_Supplied data_.
════════════════════

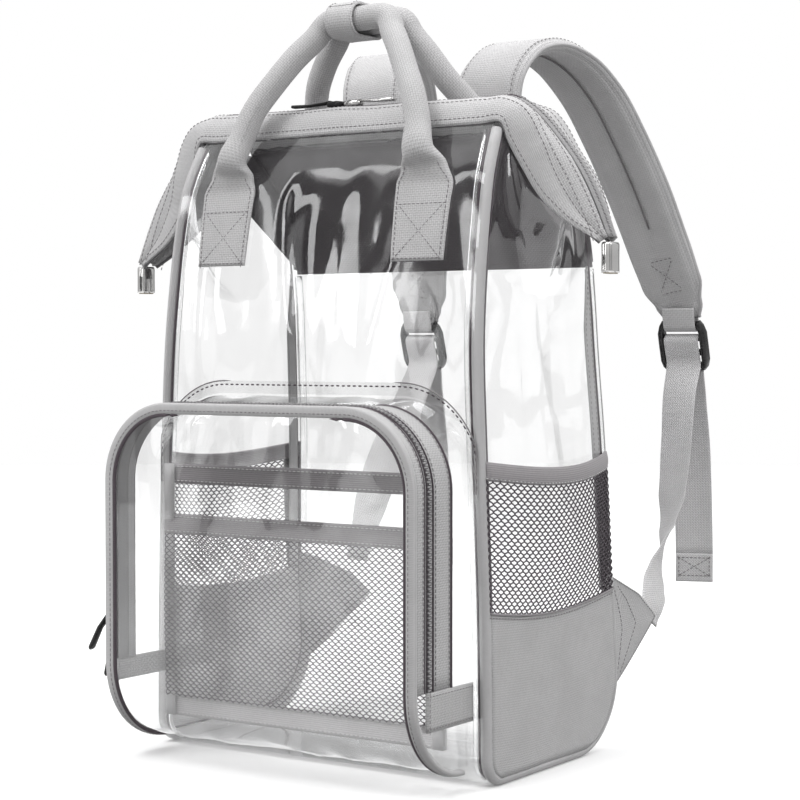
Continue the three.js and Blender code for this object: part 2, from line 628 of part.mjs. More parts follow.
// Shoulder straps with buckle, webbing, free tail and corner tab
function strapPieces() {
  const sewn = gap * 3.5 + tubeWidth * legRows[0].thick;
  const rows = strapRows.map((r) => ({ ...r, z: bodyHeight + r.rise }));
  const seat = (r) => back(r.z) + sewn + ((strapThick * r.thick) / 2) * lean(back, r.z);
  const places = rows.map((r) => V(strapOut + r.x, r.y ?? seat(r), r.z));
  const right = along(places, V(1, 0, 0), strapWidth, strapThick, softSection).map((s, i) => ({
    ...s,
    wide: strapWidth * rows[i].wide,
    thick: strapThick * rows[i].thick,
  }));
  const ribbon = (line, thick) => line.map((row, i) => {
    const before = line[Math.max(i - 1, 0)];
    const after = line[Math.min(i + 1, line.length - 1)];
    const tangent = V(after.x - before.x, after.y - before.y, after.z - before.z).normalize();
    const turned = THREE.MathUtils.degToRad(row.turn);
    const across = V(Math.cos(turned), Math.sin(turned), 0);
    across.addScaledVector(tangent, -tangent.dot(across)).normalize();
    const out = V(0, 0, 0).crossVectors(across, tangent);
    const place = V(strapOut + row.x, row.y, row.z);
    return { place, across, out, wide: webWidth, thick, section: flatSection };
  });
  const last = rows[rows.length - 1];
  const hub = V(last.x, last.y + 2, last.z - buckleHeight / 2 - 2);
  const onBuckle = (out, up) => {
    const place = V(0, out, up).applyAxisAngle(V(1, 0, 0), buckleTilt).add(hub);
    return { x: place.x, y: place.y, z: place.z, turn: 0 };
  };
  const face = onBuckle(-(buckleThick + webThick) / 2 - gap * 1.5, 4 - buckleHeight / 2);
  const under = onBuckle(0, -buckleHeight / 2 - gap * 2);
  const tail = tailRows.map((r) => ({ ...r, z: hub.z - r.down }));
  const end = tail[tail.length - 1];
  const tailStations = ribbon([under, ...tail], webThick);
  const foldFoot = ribbon([end, { ...end, z: end.z - tailFold }], webThick * 3);
  const drop = [0.2, tailFold];
  const fold = foldFoot.map((s, i) => ({ ...s, place: s.place.setZ(end.z - drop[i]) }));
  const buckleOutline = new THREE.Shape();
  const [bw, bh] = [buckleWidth / 2, buckleHeight / 2];
  buckleOutline.moveTo(-bw + 4, -bh);
  buckleOutline.lineTo(bw - 4, -bh);
  buckleOutline.lineTo(bw, -bh + 6);
  buckleOutline.lineTo(bw, bh - 8);
  buckleOutline.lineTo(bw - 5, bh);
  buckleOutline.lineTo(-bw + 5, bh);
  buckleOutline.lineTo(-bw, bh - 8);
  buckleOutline.lineTo(-bw, -bh + 6);
  for (const slot of [-0.62, 0, 0.62]) {
    const hole = new THREE.Path();
    hole.moveTo(-bw + 3.5, slot * bh - 2.6);
    hole.lineTo(bw - 3.5, slot * bh - 2.6);
    hole.lineTo(bw - 3.5, slot * bh + 2.6);
    hole.lineTo(-bw + 3.5, slot * bh + 2.6);
    buckleOutline.holes.push(hole);
  }
  for (const [name, side] of [["left", -1], ["right", 1]]) {
    const flip = (stations) => stations.map((s) => ({
      ...s,
      place: V(side * s.place.x, s.place.y, s.place.z),
      across: V(side * s.across.x, s.across.y, s.across.z),
      out: V(side * s.out.x, s.out.y, s.out.z),
    }));
    addFabric(`shoulder_strap_${name}`, sweep(flip(right)));
    const options = { depth: buckleThick, bevelEnabled: false };
    const buckle = new THREE.ExtrudeGeometry(buckleOutline, options);
    buckle.rotateX(Math.PI / 2);
    buckle.translate(0, buckleThick / 2, 0);
    buckle.rotateX(buckleTilt);
    buckle.translate(side * (strapOut + hub.x), hub.y, hub.z);
    addBlack(`strap_buckle_${name}`, buckle);
    addFabric(`strap_webbing_${name}`, sweep(flip(ribbon([face, ...webRows[name]], webThick))));
    addFabric(`webbing_tail_${name}`, sweep(flip([...tailStations, ...fold])));
    const tab = tabRows.map((row) => {
      const z = mix(tabFoot, tabTop, row.up);
      const start = V(half(z) - pipingRadius, backEdge(z, 0) + gap * 3, z);
      const end = V(start.x - row.reach * 0.06, start.y + row.reach, tabFoot + row.z);
      return range(2).map((u) => start.clone().lerp(end, u)).map((p) => V(side * p.x, p.y, p.z));
    });
    addFabric(`strap_tab_${name}`, sheet(tab, tabThick, middle));
  }
}

// Front pocket
const pocketFace = front(bodyHeight * 0.3) - pocketDepth;
const pocketBack = (z) => front(z) - gap;

// The arch of the pocket seen from the front, set in by some distance, from one foot to the other.
function arch(inset, foot, bends) {
  const radius = pocketCorner - inset;
  const centre = { x: pocketHalf - pocketCorner, z: pocketTop - pocketCorner };
  const rightHalf = [];
  for (const v of range(2)) {
    rightHalf.push({ x: pocketHalf - inset, z: mix(foot, centre.z, v), nx: 1, nz: 0 });
  }
  for (const v of range(bends).slice(1)) {
    const [nx, nz] = [Math.cos((Math.PI / 2) * v), Math.sin((Math.PI / 2) * v)];
    rightHalf.push({ x: centre.x + radius * nx, z: centre.z + radius * nz, nx, nz });
  }
  const leftHalf = rightHalf.map((p) => ({ ...p, x: -p.x, nx: -p.nx })).reverse();
  return [...rightHalf, ...leftHalf].reverse();
}

// A strip of the pocket's side from one depth to another behind the face.
function strip(inset, foot, near, far, thick) {
  return sweep(arch(inset + thick / 2, foot, 6).map(({ x, z, nx, nz }) => {
    const [start, end] = [pocketFace + near, far === null ? pocketBack(z) : pocketFace + far];
    return {
      place: V(x, (start + end) / 2, z),
      across: V(0, 1, 0),
      out: V(nx, 0, nz),
      wide: end - start,
      thick,
      section: flatSection,
    };
  }));
}

// Depth of the pocket's front edge behind its face plane, which curves back near the foot.
function curveBack(z, inset) {
  const rise = Math.max(pocketFoot + pocketCurve - z, 0);
  return pocketCurve - Math.sqrt(Math.max((pocketCurve - inset) ** 2 - rise ** 2, 0));
}

function pocketShell() {
  const faceInset = bindingWidth + gap;
  const bow = (u, z) => 4 * Math.sin(Math.PI * u) * Math.sin((Math.PI * z) / pocketTop);
  const centreZ = pocketTop - pocketCorner;
  const halfAt = (z) => {
    const radius = pocketCorner - faceInset;
    const rise = Math.max(z - centreZ, 0);
    return pocketHalf - pocketCorner + Math.sqrt(Math.max(radius ** 2 - rise ** 2, 0));
  };
  const rows = [];
  const facePoint = (u, y, z) => V(mix(-1, 1, u) * halfAt(z), y, z);
  for (const v of range(6)) {
    const turned = (Math.PI / 2) * v;
    const y = pocketFace + pocketCurve - pocketCurve * Math.sin(turned);
    const z = pocketFoot + pocketCurve - pocketCurve * Math.cos(turned);
    rows.push(range(6).map((u) => facePoint(u, y - bow(u, z) * v, z)));
  }
  for (const z of [96, 135, 165, 190, 204, 214, 220].map((share) => (share * pocketTop) / 229)) {
    if (z > pocketFoot + pocketCurve) rows.push(range(6).map((u) => facePoint(u, pocketFace - bow(u, z), z)));
  }
  addVinyl("pocket_face", sheet(rows, vinyl, middle));
  const rightHalf = [];
  for (const v of range(5)) {
    const turned = (Math.PI / 2) * v;
    const y = pocketFace + pocketCurve - pocketCurve * Math.sin(turned);
    const z = pocketFoot + pocketCurve - pocketCurve * Math.cos(turned);
    rightHalf.push(V(pocketHalf - bindingWidth / 2, y, z));
  }
  const ring = arch(bindingWidth / 2, pocketFoot + pocketCurve + 1, 7).map((p) => V(p.x, pocketFace, p.z));
  const leftHalf = rightHalf.map((p) => V(-p.x, p.y, p.z));
  const line = [...leftHalf, ...ring, ...rightHalf.reverse()];
  const stations = line.map((place, i) => {
    const before = line[Math.max(i - 1, 0)];
    const after = line[Math.min(i + 1, line.length - 1)];
    const tangent = V(0, 0, 0).subVectors(after, before).normalize();
    const outward = V(Math.sign(place.x), 0, 0);
    const across = place.z > centreZ ? V(-tangent.z, 0, tangent.x) : outward;
    const out = V(0, 0, 0).crossVectors(across, tangent).normalize();
    if (out.y > 0) out.negate();
    return { place, across, out, wide: bindingWidth, thick: bindingThick, section: softSection };
  });
  addFabric("pocket_binding", sweep(stations));
}

function pocketSides() {
  const start = bindingThick / 2 + gap;
  addFabric("pocket_zip_front_tape", strip(0.6, zipFoot, start, start + frontTape, 1.6));
  const teeth = start + frontTape + gap;
  addDark("pocket_zip_teeth", strip(0, zipFoot, teeth, teeth + pocketTeeth, 2.2));
  const rear = teeth + pocketTeeth + gap;
  addFabric("pocket_zip_rear_tape", strip(0.6, zipFoot, rear, rear + rearTape, 1.6));
  addVinyl("pocket_gusset", strip(0.8, zipFoot, rear + rearTape + gap, null, vinyl));
  const corners = arch(-gap, zipFoot, 8).filter((p) => p.z > pocketTop - pocketCorner * 0.72);
  const limit = half(pocketTop) - vinylInset;
  const flange = corners.map(({ x, z, nx, nz }) => {
    const reach = Math.min(flangeWidth, nx ? (limit - Math.abs(x)) / Math.abs(nx) : flangeWidth);
    return {
      place: V(x + (nx * reach) / 2, front(z) - gap - vinyl / 2, z + (nz * reach) / 2),
      across: V(nx, 0, nz),
      out: V(0, 1, 0),
      wide: Math.max(reach, 1),
      thick: vinyl,
      section: flatSection,
    };
  });
  addVinyl("pocket_flange", sweep(flange));
  for (const [name, side] of [["left", -1], ["right", 1]]) {
    const inset = 0.8;
    const wall = grid(5, 2, (u, v) => {
      const clearance = bindingThick / 2 + gap * 2;
      const z = mix(pocketFoot + clearance + 1, zipFoot - gap, v);
      const near = pocketFace + curveBack(z, clearance);
      return V(side * (pocketHalf - inset), mix(Math.min(near, pocketBack(z) - 1), pocketBack(z), u), z);
    });
    addVinyl(`pocket_side_${name}`, sheet(wall, vinyl, V(0, pocketFace, 0)));
    const tabNear = pocketFace + curveBack(zipFoot - stopTabHeight, bindingThick + 1);
    const tab = grid(1, 3, (u, v) => V(
      side * (pocketHalf - inset + gap),
      mix(tabNear, pocketBack(zipFoot), u),
      mix(zipFoot - stopTabHeight, zipFoot - 1, v),
    ));
    addFabric(`pocket_stop_tab_${name}`, sheet(tab, fabric, V(0, pocketFace, 0), true));
  }
  const pulls = [["upper", 104, 21], ["lower", 88, 7]];
  for (const [name, z, splay] of pulls) {
    const x = -pocketHalf - 2.4;
    const y = pocketFace + teeth + pocketTeeth / 2;
    const rows = [
      { x: 0, y: 0, z: 5, wide: 7.5, thick: 4 },
      { x: 0, y: 0, z: -4, wide: 7.5, thick: 4 },
      { x: -1.5, y: 0, z: -5.5, wide: 4, thick: 2.4 },
      { x: -splay * 0.65, y: -2, z: -pullLength * 0.6, wide: 5, thick: 2.4 },
      { x: -splay, y: -3, z: -pullLength, wide: 3.4, thick: 2 },
    ];
    const stations = rows.map((r) => ({
      place: V(x + r.x, y + r.y, z + r.z),
      across: V(0, 1, 0),
      out: V(1, 0, 0),
      wide: r.wide,
      thick: r.thick,
      section: softSection,
    }));
    addBlack(`pocket_zip_pull_${name}`, sweep(stations));
  }
}

// Organiser: a clear pocket and a net pocket, each under its own band, on the front panel
function organiser() {
  const layer = (foot, top, off, thick) => {
    const rows = grid(2, 1, (u, v) => {
      const z = mix(foot, top, v);
      return V(mix(-1, 1, u) * organiserHalf, front(z) - off, z);
    });
    return sheet(rows, thick, V(0, -baseDepth * 2, bodyHeight / 4));
  };
  addVinyl("organiser_pocket", layer(hemTop + gap, topBandFoot - gap, gap, vinyl));
  addDark("organiser_top_band", layer(topBandFoot, topBandTop, gap, fabric));
  const off = gap + vinyl + gap;
  addDark("organiser_net", layer(hemTop + gap, netBandFoot - gap, off, vinyl));
  addDark("organiser_net_band", layer(netBandFoot, netBandTop, off, fabric));
  addDark("organiser_hem", layer(organiserFoot, hemTop, gap, fabric + vinyl));
}

bodyPanels();
mouthBands();
mouthMetal();
sidePieces();
handles();
handleWrap();
strapPieces();
pocketShell();
pocketSides();
organiser();

export default root;
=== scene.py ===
import math

import bpy
import numpy as np
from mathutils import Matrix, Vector, noise


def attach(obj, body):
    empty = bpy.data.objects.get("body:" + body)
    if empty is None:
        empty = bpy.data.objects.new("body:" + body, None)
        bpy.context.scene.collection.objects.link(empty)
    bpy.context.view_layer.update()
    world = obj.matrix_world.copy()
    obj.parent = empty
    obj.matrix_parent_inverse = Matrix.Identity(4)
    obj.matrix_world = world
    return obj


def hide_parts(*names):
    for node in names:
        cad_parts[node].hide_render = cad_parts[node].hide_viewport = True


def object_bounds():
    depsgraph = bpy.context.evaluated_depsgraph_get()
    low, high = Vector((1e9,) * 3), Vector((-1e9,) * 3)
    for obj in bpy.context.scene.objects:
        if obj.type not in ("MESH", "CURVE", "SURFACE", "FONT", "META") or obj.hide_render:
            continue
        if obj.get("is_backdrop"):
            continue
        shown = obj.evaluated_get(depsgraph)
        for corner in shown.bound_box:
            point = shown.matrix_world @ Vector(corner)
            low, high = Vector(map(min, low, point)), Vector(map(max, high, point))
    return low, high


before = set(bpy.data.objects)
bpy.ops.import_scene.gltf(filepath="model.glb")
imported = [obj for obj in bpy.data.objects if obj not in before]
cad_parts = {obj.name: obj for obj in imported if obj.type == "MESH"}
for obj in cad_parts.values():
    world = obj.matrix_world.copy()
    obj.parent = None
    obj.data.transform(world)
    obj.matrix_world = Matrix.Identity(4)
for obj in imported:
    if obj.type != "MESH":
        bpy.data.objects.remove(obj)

cad_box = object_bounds()

# Lengths are in millimetres here and become metres when a mesh is made.
MM = 0.001
BASE_WIDTH = 260
BASE_DEPTH = 164
BODY_HEIGHT = 400
FRONT_RADIUS = 18
BACK_RADIUS = 50
PIPING = 3.6
VINYL_INSET = 6.0
PANEL_INSET = VINYL_INSET - 2.4
YOKE_FOOT = 319
YOKE_HEM = YOKE_FOOT - 3.2
BACK_BULGE = 12
PANEL_TOP = BODY_HEIGHT - 1.8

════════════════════

_Task statement_. Repeat, exactly as they stand above, the lines from the line with "bodyPanels();" to the line with "depsgraph = bpy.context.evaluated_depsgraph_get()", both lines included.

_Task answer_.
bodyPanels();
mouthBands();
mouthMetal();
sidePieces();
handles();
handleWrap();
strapPieces();
pocketShell();
pocketSides();
organiser();

export default root;
=== scene.py ===
import math

import bpy
import numpy as np
from mathutils import Matrix, Vector, noise


def attach(obj, body):
    empty = bpy.data.objects.get("body:" + body)
    if empty is None:
        empty = bpy.data.objects.new("body:" + body, None)
        bpy.context.scene.collection.objects.link(empty)
    bpy.context.view_layer.update()
    world = obj.matrix_world.copy()
    obj.parent = empty
    obj.matrix_parent_inverse = Matrix.Identity(4)
    obj.matrix_world = world
    return obj


def hide_parts(*names):
    for node in names:
        cad_parts[node].hide_render = cad_parts[node].hide_viewport = True


def object_bounds():
    depsgraph = bpy.context.evaluated_depsgraph_get()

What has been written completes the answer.